= TASK TO COMPLETE =
Every line of the material that follows must be printed again exactly.

= GIVEN MATERIAL =
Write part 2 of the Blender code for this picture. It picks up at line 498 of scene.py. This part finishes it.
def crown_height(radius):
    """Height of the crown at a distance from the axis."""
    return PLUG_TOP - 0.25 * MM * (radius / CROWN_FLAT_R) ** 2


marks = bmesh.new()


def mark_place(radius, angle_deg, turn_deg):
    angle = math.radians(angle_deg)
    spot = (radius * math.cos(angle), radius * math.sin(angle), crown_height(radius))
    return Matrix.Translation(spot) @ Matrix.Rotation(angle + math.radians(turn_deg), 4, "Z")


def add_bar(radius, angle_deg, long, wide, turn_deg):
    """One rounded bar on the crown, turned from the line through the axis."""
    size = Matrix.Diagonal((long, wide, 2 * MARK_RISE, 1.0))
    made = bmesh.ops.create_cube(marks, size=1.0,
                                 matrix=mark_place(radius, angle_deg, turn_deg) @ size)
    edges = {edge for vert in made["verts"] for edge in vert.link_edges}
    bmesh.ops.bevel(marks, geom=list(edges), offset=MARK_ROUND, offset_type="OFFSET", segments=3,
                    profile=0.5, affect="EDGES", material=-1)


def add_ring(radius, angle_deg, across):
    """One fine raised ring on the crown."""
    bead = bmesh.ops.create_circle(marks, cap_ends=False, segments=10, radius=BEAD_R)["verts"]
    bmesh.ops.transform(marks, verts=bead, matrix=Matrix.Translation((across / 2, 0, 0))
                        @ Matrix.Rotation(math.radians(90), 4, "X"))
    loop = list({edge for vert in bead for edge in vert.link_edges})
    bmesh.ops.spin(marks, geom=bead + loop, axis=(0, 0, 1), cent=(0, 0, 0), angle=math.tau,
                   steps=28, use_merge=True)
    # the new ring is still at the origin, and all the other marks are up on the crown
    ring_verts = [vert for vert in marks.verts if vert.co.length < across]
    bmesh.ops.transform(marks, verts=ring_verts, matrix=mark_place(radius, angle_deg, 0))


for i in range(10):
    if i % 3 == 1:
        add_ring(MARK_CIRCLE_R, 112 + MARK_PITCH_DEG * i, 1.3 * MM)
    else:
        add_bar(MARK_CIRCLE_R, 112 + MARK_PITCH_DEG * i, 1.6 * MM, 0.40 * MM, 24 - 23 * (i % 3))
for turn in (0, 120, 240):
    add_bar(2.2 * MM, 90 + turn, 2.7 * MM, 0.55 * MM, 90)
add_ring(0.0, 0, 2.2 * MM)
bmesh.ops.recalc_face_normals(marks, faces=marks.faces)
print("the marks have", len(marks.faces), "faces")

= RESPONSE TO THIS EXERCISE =
Write part 2 of the Blender code for this picture. It picks up at line 498 of scene.py. This part finishes it.
def crown_height(radius):
    """Height of the crown at a distance from the axis."""
    return PLUG_TOP - 0.25 * MM * (radius / CROWN_FLAT_R) ** 2


marks = bmesh.new()


def mark_place(radius, angle_deg, turn_deg):
    angle = math.radians(angle_deg)
    spot = (radius * math.cos(angle), radius * math.sin(angle), crown_height(radius))
    return Matrix.Translation(spot) @ Matrix.Rotation(angle + math.radians(turn_deg), 4, "Z")


def add_bar(radius, angle_deg, long, wide, turn_deg):
    """One rounded bar on the crown, turned from the line through the axis."""
    size = Matrix.Diagonal((long, wide, 2 * MARK_RISE, 1.0))
    made = bmesh.ops.create_cube(marks, size=1.0,
                                 matrix=mark_place(radius, angle_deg, turn_deg) @ size)
    edges = {edge for vert in made["verts"] for edge in vert.link_edges}
    bmesh.ops.bevel(marks, geom=list(edges), offset=MARK_ROUND, offset_type="OFFSET", segments=3,
                    profile=0.5, affect="EDGES", material=-1)


def add_ring(radius, angle_deg, across):
    """One fine raised ring on the crown."""
    bead = bmesh.ops.create_circle(marks, cap_ends=False, segments=10, radius=BEAD_R)["verts"]
    bmesh.ops.transform(marks, verts=bead, matrix=Matrix.Translation((across / 2, 0, 0))
                        @ Matrix.Rotation(math.radians(90), 4, "X"))
    loop = list({edge for vert in bead for edge in vert.link_edges})
    bmesh.ops.spin(marks, geom=bead + loop, axis=(0, 0, 1), cent=(0, 0, 0), angle=math.tau,
                   steps=28, use_merge=True)
    # the new ring is still at the origin, and all the other marks are up on the crown
    ring_verts = [vert for vert in marks.verts if vert.co.length < across]
    bmesh.ops.transform(marks, verts=ring_verts, matrix=mark_place(radius, angle_deg, 0))


for i in range(10):
    if i % 3 == 1:
        add_ring(MARK_CIRCLE_R, 112 + MARK_PITCH_DEG * i, 1.3 * MM)
    else:
        add_bar(MARK_CIRCLE_R, 112 + MARK_PITCH_DEG * i, 1.6 * MM, 0.40 * MM, 24 - 23 * (i % 3))
for turn in (0, 120, 240):
    add_bar(2.2 * MM, 90 + turn, 2.7 * MM, 0.55 * MM, 90)
add_ring(0.0, 0, 2.2 * MM)
bmesh.ops.recalc_face_normals(marks, faces=marks.faces)
print("the marks have", len(marks.faces), "faces")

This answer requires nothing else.